With heavy rain, high winds, and rough seas already pounding coastal areas, flood-prone Honduras warned that Wilma posed "an imminent threat to life and property" and closed two seaports on its Caribbean coast.

Neighboring also declared an alert. Authorities in the Cayman  Islands had earlier called an alert.


Honduras and its neighbors already are recovering from flooding and mudslides caused earlier this month from storms related to Hurricane Stan. At least 796 people were killed, most of them in Guatemala, with many more still missing.


Cuba issued a hurricane watch for the western end of the island from Matanzas to Pioneer del Rio , as well as the Isle of Youth. Mexico issued a hurricane watch for nearly all of its Caribbean coast from Punta Gruesa to Cabo Catoche, an area that includes the resort of Cancun .


Wilma already had been blamed for one death in Jamaica as a tropical depression Sunday. It has flooded several low-lying communities and triggered mudslides that blocked roads and damaged several homes, said Barbara Carby, head of Jamaica's emergency management office. She said that some 250 people were in shelters throughout the island.

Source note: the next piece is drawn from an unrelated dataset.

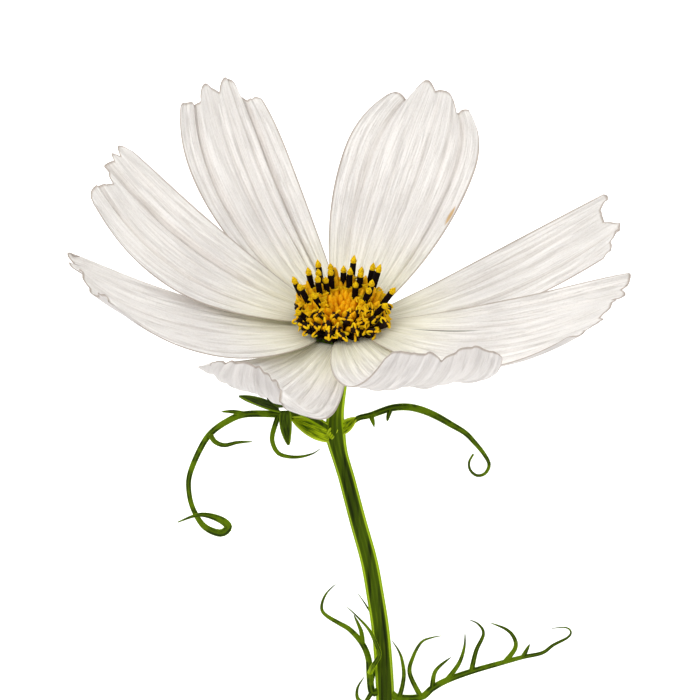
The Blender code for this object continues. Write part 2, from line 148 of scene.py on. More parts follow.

Although the storm was not expected to approach Florida until the weekend, some residents began buying water, canned food and other emergency supplies early. Many said they take every storm seriously now, after witnessing the devastation from a succession of hurricanes that have ravaged the southern United States.


"People have learned their lesson and know better how to prepare. We're not waiting until the last minute anymore," said Andrea Yerger, 48, of Port Charlotte, Florida . She was buying material to protect her house, which had to be gutted because of extensive damage from Hurricane Charley last year.


Wilma's track could take it near Punta Gorda on Florida's southwestern Gulf Coast and other areas in the state hit by Hurricane Charley, a Category 4 storm, in August 2004.


Forecasters urged Florida residents to closely monitor Wilma. The state has seen seven hurricanes hit or pass close by since August 2004, causing more than $20 billion in estimated damage and killing nearly 150 people.


In the Cayman Islands , authorities urged businesses to close early Tuesday to give employees time to prepare for the storm. Schools were ordered to close on Wednesday.


In Mexico, the MTV Latin America Video Music Awards ceremony, originally scheduled to be held Thursday at a seaside park south of Cancun , were moved up one day to avoid possible effects from Wilma.



Forecasters said Wilma should avoid the central U.S. Gulf coast devastated by Hurricanes Katrina and Rita earlier this year which killed more than 1,200 people and caused billions of dollars in damage.


"There's no scenario now that takes it toward Louisiana or Mississippi, but that could change," said Max Mayfield, director of the National Hurricane Center .


The storm is the record-tying 12th hurricane of the season, the same number reached in 1969. That is the most for one season since record-keeping began in 1851.


On Monday, Wilma became the Atlantic hurricane season's 21st named storm, tying the record set in 1933 and exhausting the list of names for this year.


The six-month hurricane season does not end until Nov. 30. Any new storms would be named with letters from the Greek alphabet, starting with Alpha.